I want to create buckets and cp bulk files at the same time. I have multiple folder (datasetname) in schema folder with json file: schema/dataset1 schema/dataset2 schema/dataset3
The trick is Terraform generate bucketname + random numbers to avoid already name used. I have one question:
How to copy bulk files in a bucket (at the same time bucket creation)
resource "google_storage_bucket" "map" {
for_each = {for i, v in var.gcs_buckets: i => v}
name = "${each.value.id}_${random_id.suffix[0].hex}"
location = var.default_region
storage_class = "REGIONAL"
uniform_bucket_level_access = true
#If you destroy your bucket, this option will delete all objects inside this bucket
#if not Terrafom will fail that run
force_destroy = true
labels = {
env = var.env_label
}
resource "google_storage_bucket_object" "map" {
for_each = {for i, v in var.json_buckets: i => v}
name = ""
source = "schema/${each.value.dataset_name}/*"
bucket = contains([each.value.bucket_name], each.value.dataset_name)
#bucket = "${google_storage_bucket.map[contains([each.value.bucket_name], each.value.dataset_name)]}"
}
variable "json_buckets" {
type = list(object({
bucket_name = string
dataset_name = string
}))
default = [
{
bucket_name = "schema_table1",
dataset_name = "dataset1",
},
{
bucket_name = "schema_table2",
dataset_name = "dataset2",
},
{
bucket_name = "schema_table2",
dataset_name = "dataset3",
},
]
}
variable "gcs_buckets" {
type = list(object({
id = string
description = string
}))
default = [
{
id = "schema_table1",
description = "schema_table1",
},
]
}
...
Upvotes: 3
Views: 2926
Reputation: 4502
Why do you have bucket = contains([each.value.bucket_name], each.value.dataset_name)
? The contains function returns a bool
, and bucket
takes a string input (the name of the bucket).
There is no resource that will allow you to copy multiple objects at once to the bucket.

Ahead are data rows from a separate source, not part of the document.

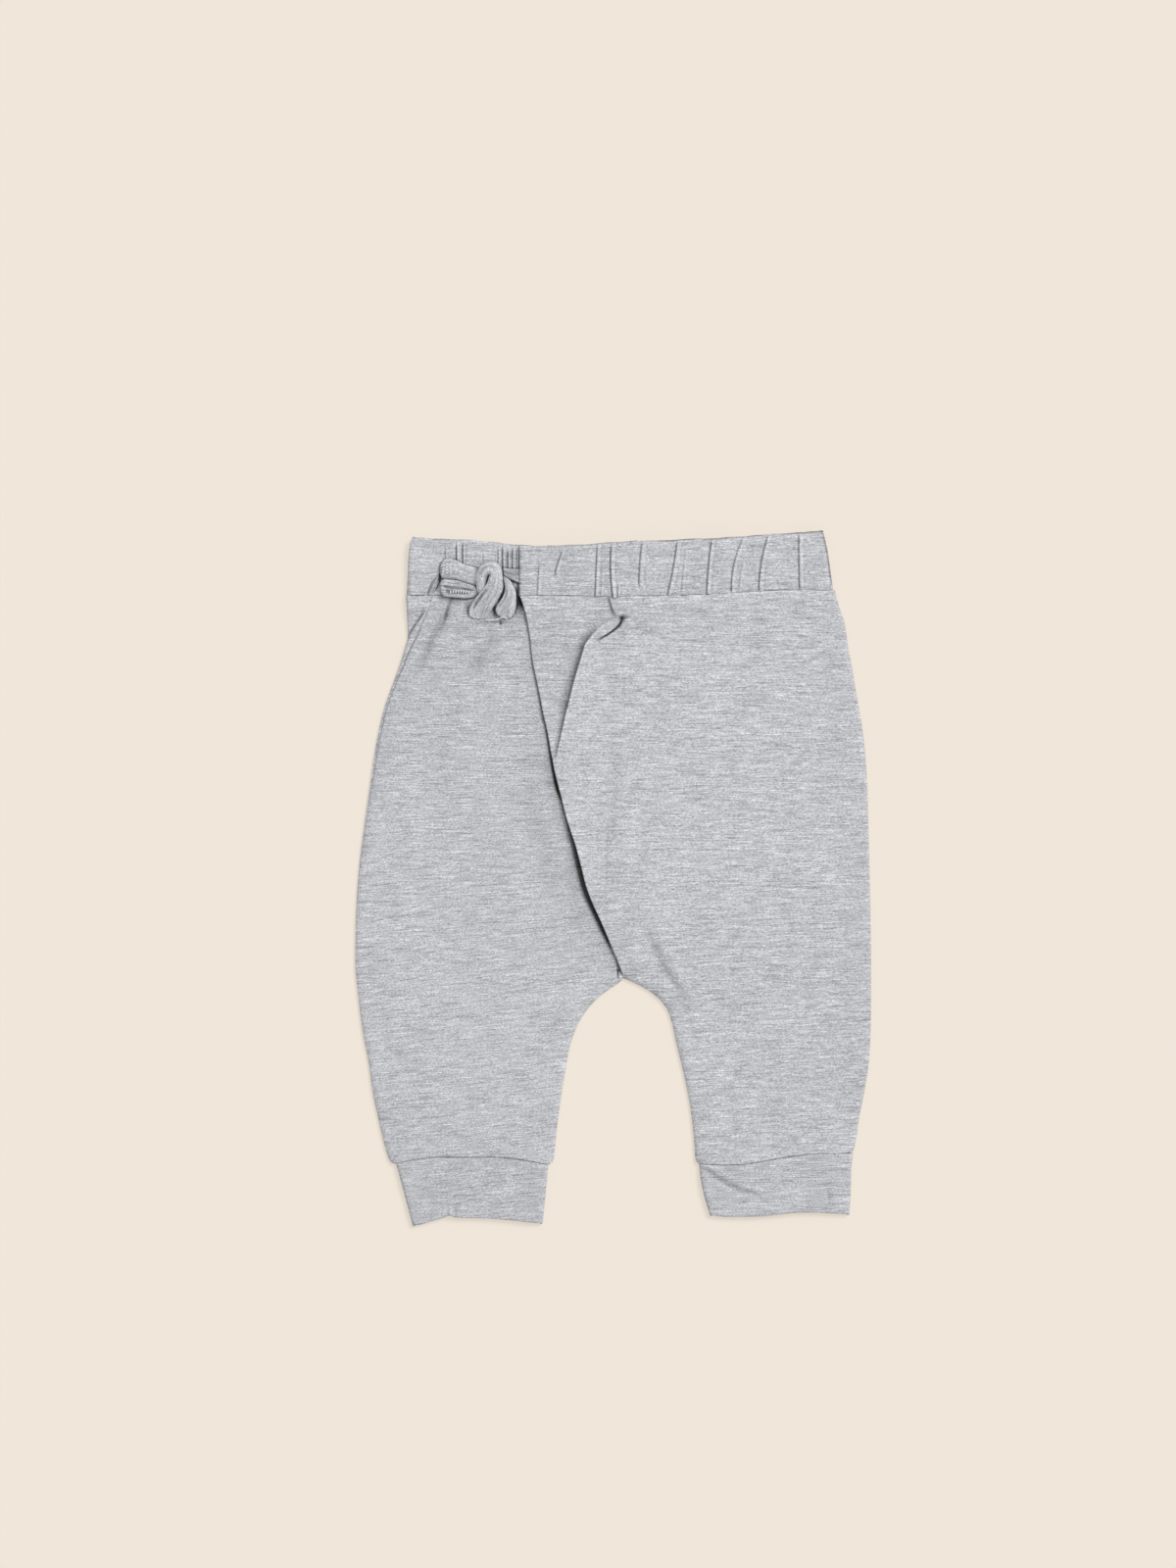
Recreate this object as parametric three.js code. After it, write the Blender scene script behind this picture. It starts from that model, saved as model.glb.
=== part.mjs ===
// Harem trousers for a baby, laid flat on their back with the wrapped front up.
// Millimetres, +Z up. Looking down on the front, +X is right and +Y is towards the waist.
// The back rests on z = 0, and the origin is under the middle of the outline.
import * as THREE from "three";

const CLOTH = 1.2; // one layer of slub jersey, with its pressed seam allowances
const BAND = 2.4; // waistband wall: jersey folded over a flat elastic
const CUFF = 1.6; // cuff wall: two layers of jersey
const GAP = 0.3; // between pieces along a seam
const OVER = 0.45; // between a panel and the one that lies on it
const PUFF = 1.9; // how far the front stands off the back inside its edges
const EDGE_REACH = 5; // distance over which a sewn edge rises to the full puff
const WAIST_LIFT = 1.5; // the front is carried higher where it meets the thick band
const LAP_LIFT = 1.8; // the free edge of the wrap stands off the panel below it
const TUCK = 2.1; // height of the tuck that runs from the waist to the wrap's edge
const CENTRE = 4.75; // x of the centre seam
const CROTCH = -51; // y of the crotch
const WAIST_SEAM = 144; // y of the seam under the waistband, before its curve
const CUFF_SEAM = -144; // y of the seams over the cuffs, before their curve

const table = (names, rows) =>
  rows.map((row) => Object.fromEntries(names.split(" ").map((n, i) => [n, row[i]])));

// Side edges of the panels. The front's left edge starts inside the back's, which shows beside it.
const SIDES = table("y back front right", [
  [144, -105.7, -92.2, 113.2],
  [136, -105.2, -95.6, 115.4],
  [128, -104.8, -100.6, 118.2],
  [118, -105.9, -105.3, 119.8],
  [108, -109.0, -108.3, 121.8],
  [88, -116.2, -115.3, 125.2],
  [68, -120.8, -120.0, 128.2],
  [28, -126.7, -126.3, 130.2],
  [-12, -130.7, -130.7, 131.2],
  [-42, -131.6, -131.6, 131.7],
  [-80, -127.3, -127.3, 131.4],
  [-108, -122.6, -122.6, 128.2],
  [-132, -117.2, -117.2, 124.4],
  [-144, -113.4, -113.4, 122.7],
]);

// Inside leg edges, from the crotch to the cuffs.
const INSEAMS = table("y left right", [
  [-51, 4.6, 4.9],
  [-54, 3.7, 12.3],
  [-57, 0.6, 17.7],
  [-60.5, -5.2, 22.0],
  [-66, -11.2, 27.2],
  [-73, -16.3, 29.8],
  [-84, -20.8, 31.8],
  [-98, -23.8, 35.5],
  [-114, -26.2, 38.9],
  [-130, -28.9, 40.9],
  [-144, -29.8, 42.6],
]);

// The wrap's free edge, and the tuck that leans towards it from the waist seam.
const LAP = table("y edge tuck height", [
  [144, -46.4, 1.0, 0.35],
  [137, -45.3, 3.6, 0.75],
  [132.5, -44.8, 5.5, 1.0],
  [128.5, -44.3, 2.3, 1.0],
  [125, -43.8, -2.8, 0.95],
  [122, -43.4, -8.6, 0.85],
  [119, -42.9, -13.6, 0.8],
  [114.5, -42.1, -16.8, 0.8],
  [107.5, -41.0, -20.2, 0.8],
  [97, -39.3, -22.8, 0.75],
  [85, -37.4, -25.6, 0.6],
  [71, -34.5, -28.0, 0.35],
  [58, -31.2, -27.6, 0.1],
  [42, -28.2, -24.6, 0],
  [28, -25.2, -21.7, 0],
  [-2, -15.2, -11.7, 0],
  [-24.5, -6.7, -3.2, 0],
  [-39.5, -0.2, 3.0, 0],
  [-47, 2.8, 5.2, 0],
  [-51, 4.9, 7.0, 0],
]);

// Height of the waist seam and the band's top edge across the front.
const WAIST = table("x seam top", [
  [-107, 144, 174.2],
  [-92, 144, 173.4],
  [-75, 143.9, 172.4],
  [-48, 143.8, 170.0],
  [-30, 143.8, 169.9],
  [9, 143.8, 172.0],
  [48, 144.3, 173.2],
  [80, 146.2, 175.4],
  [106, 146.7, 177.4],
  [116, 146.6, 177.6],
]);

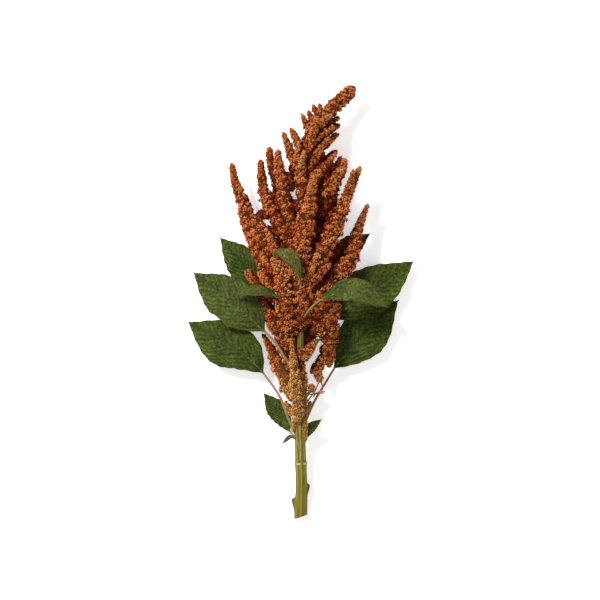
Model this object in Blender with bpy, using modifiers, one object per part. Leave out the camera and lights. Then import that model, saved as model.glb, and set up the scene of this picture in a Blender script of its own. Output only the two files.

If you need to do this in Terraform, you can use the fileset function to get a list of files in your directory, then use that list in your for_each
for the google_storage_bucket_object
. It might look something like this (untested):
locals {
// Create a master list that has all files for all buckets
all_files = merge([
// Loop through each bucket/dataset combination
for bucket_idx, bucket_data in var.json_buckets:
{
// For each bucket/dataset combination, get a list of all files in that dataset
for file in fileset("schema/${bucket_data.dataset_name}/", "**"):
// And stick it in a map of all bucket/file combinations
"bucket-${bucket_idx}-${file}" => merge(bucket_data, {
file_name = file
})
}
]...)
}
resource "google_storage_bucket_object" "map" {
for_each = local.all_files
name = each.value.file_name
source = "schema/${each.value.dataset_name}/${each.value.file_name}"
bucket = each.value.bucket_name
}
WARNING: Do not do this if you have a lot of files to upload. This will create a resource in the Terraform state file for each uploaded file, meaning every time you run terraform plan
or terraform apply
, it will do an API call to check the status of each uploaded file. It will get very slow very quickly if you have hundreds of files to upload.
If you have a ton of files to upload, consider using an external CLI-based tool to sync the local files with the remote bucket after the bucket is created. You can use a module such as this one to run external CLI commands.
Upvotes: 3